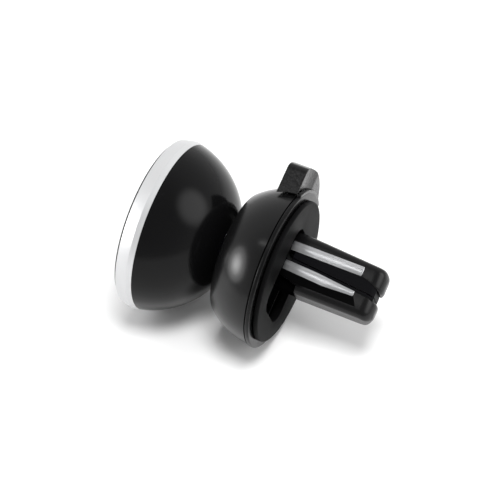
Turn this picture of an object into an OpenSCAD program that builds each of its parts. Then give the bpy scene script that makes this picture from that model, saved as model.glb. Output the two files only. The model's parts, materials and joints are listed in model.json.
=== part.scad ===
// Magnetic car phone mount with a ball-jointed magnet head and a lever-driven vent clip.
// Frame: +Y runs from the head into the air vent, +Z is up, and the origin is the centre of
// the faceplate's rear face, the plane that bears on the vent. All sizes are in millimetres.

/* [Magnet head] */
// Radius of the bezel ring at its front edge
bezel_front_r = 20; // [19.9:0.05:20.1]
// Largest radius of the bezel ring, at the back of its band
bezel_band_r = 20.5; // [20.4:0.05:20.6]
// Front edge of the bezel ring, measured along Y
bezel_front_y = -33.9; // [-34:0.05:-33.8]
// Radius of the silicone pad
pad_r = 19.15; // [18.8:0.05:19.2]
// How far the pad stands out of the bezel
pad_proud = 0.6; // [0.4:0.1:0.8]
// Outside radius of the bowl-shaped shell
bowl_r = 20.75; // [20.7:0.01:20.8]
// Wall thickness of the bowl
bowl_wall = 1.6; // [1.5:0.1:1.7]
// Number of magnets round the tray
magnet_count = 6; // [3:1:6]
// Radius of one magnet
magnet_r = 4.4; // [3.5:0.1:4.4]
// Radius of the circle that the magnets stand on
magnet_circle_r = 10.5; // [10.2:0.1:10.8]

/* [Ball joint] */
// Radius of the ball
ball_r = 5.8; // [5.6:0.1:5.8]
// Gap between the sliding spherical faces
ball_gap = 0.15; // [0.1:0.01:0.15]
// Distance of the ball's centre from the origin, along Y
ball_y = -22; // [-22.1:0.05:-21.9]
// Radius of the neck behind the ball
neck_r = 2.6; // [2.4:0.1:2.6]

/* [Collar] */
// Radius of the collar's domed outline
dome_r = 16.4; // [16.3:0.05:16.5]
// Front crest of the collar, measured along Y
crest_y = -13.3; // [-13.4:0.05:-13.2]
// Radius of the rounding at the crest
crest_round = 1.8; // [1.6:0.1:2]
// Radius of the bore that the lever ring turns in
collar_bore_r = 15.65; // [15.62:0.01:15.7]

/* [Lever ring] */
// Outside radius of the lever ring's rim
rim_r = 18.8; // [18.7:0.05:18.9]
// Sideways position of the tab's flat flank
tab_flank_x = 12.9; // [12:0.1:13]
// Radius of the tab's domed top
tab_dome_r = 15.05; // [14.8:0.05:15.1]
// Front end of the tab, measured along Y
tab_front_y = -7.1; // [-7.5:0.1:-6]
// Turn of the lever from closed to open, in degrees
lever_turn = 75; // [60:1:76]

/* [Vent clip] */
// Half width of both jaws
jaw_half_w = 3.8; // [3.6:0.1:3.9]
// Length of the jaws behind the faceplate
jaw_len = 22; // [20:0.5:24]
// Top of the fixed upper jaw
jaw_top_z = 9.15; // [9:0.05:9.2]
// Bottom of the sliding lower jaw
jaw_bottom_z = -4.7; // [-4.8:0.1:-4.4]
// Travel of the lower jaw for each radian that the lever turns
cam_lead = 3.8; // [3.5:0.1:3.8]
// Radius of the cam pin
cam_pin_r = 1; // [0.9:0.05:1]

/* [Faceplate] */
// Radius of the faceplate
face_r = 16.9; // [16.7:0.05:17]
// Half width of the opening that the jaws come out of
opening_half_w = 8; // [7.5:0.1:8.2]
// Lower edge of the opening
opening_low_z = -11.2; // [-11.4:0.1:-11]
// Upper edge of the opening
opening_high_z = 9.4; // [9.4:0.1:9.6]

/* [Hidden] */

fine = 96;
small = 48;
cut = 0.5;
slack = 0.05;

// Head, from front to back
bezel_band_y = -31;
bezel_back_y = -29.75;
bezel_edge = 0.25;
bowl_y = -34.66;
bowl_inner_r = bowl_r - bowl_wall;
bowl_back_r = sqrt(pow(bowl_r, 2) - pow(bezel_back_y - bowl_y, 2));
bowl_rebate_r = 19.4;
bowl_mouth_r = 7;
pad_back_y = -33.4;
tray_r = 18.9;
tray_back_y = bezel_band_y;
magnet_front_y = pad_back_y + slack;
magnet_hole_r = magnet_r + slack;
pole_r = 14.4;
pole_back_y = -30.2;
boss_circle_r = 16.4;
boss_r = 1.9;
boss_end_y = -25;
tray_screw_r = 0.95;
tray_screw_head_r = 1.8;
tray_screw_head_h = 1;
tray_screw_tip_y = -26.4;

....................

- **Your objective**
Word for word, quote the lines of the material from the first line through the line with "are in millimetres.", both ends included.

- **Result for this task**
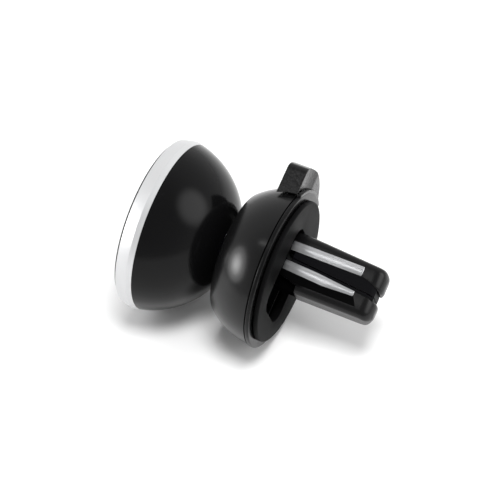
Turn this picture of an object into an OpenSCAD program that builds each of its parts. Then give the bpy scene script that makes this picture from that model, saved as model.glb. Output the two files only. The model's parts, materials and joints are listed in model.json.
=== part.scad ===
// Magnetic car phone mount with a ball-jointed magnet head and a lever-driven vent clip.
// Frame: +Y runs from the head into the air vent, +Z is up, and the origin is the centre of
// the faceplate's rear face, the plane that bears on the vent. All sizes are in millimetres.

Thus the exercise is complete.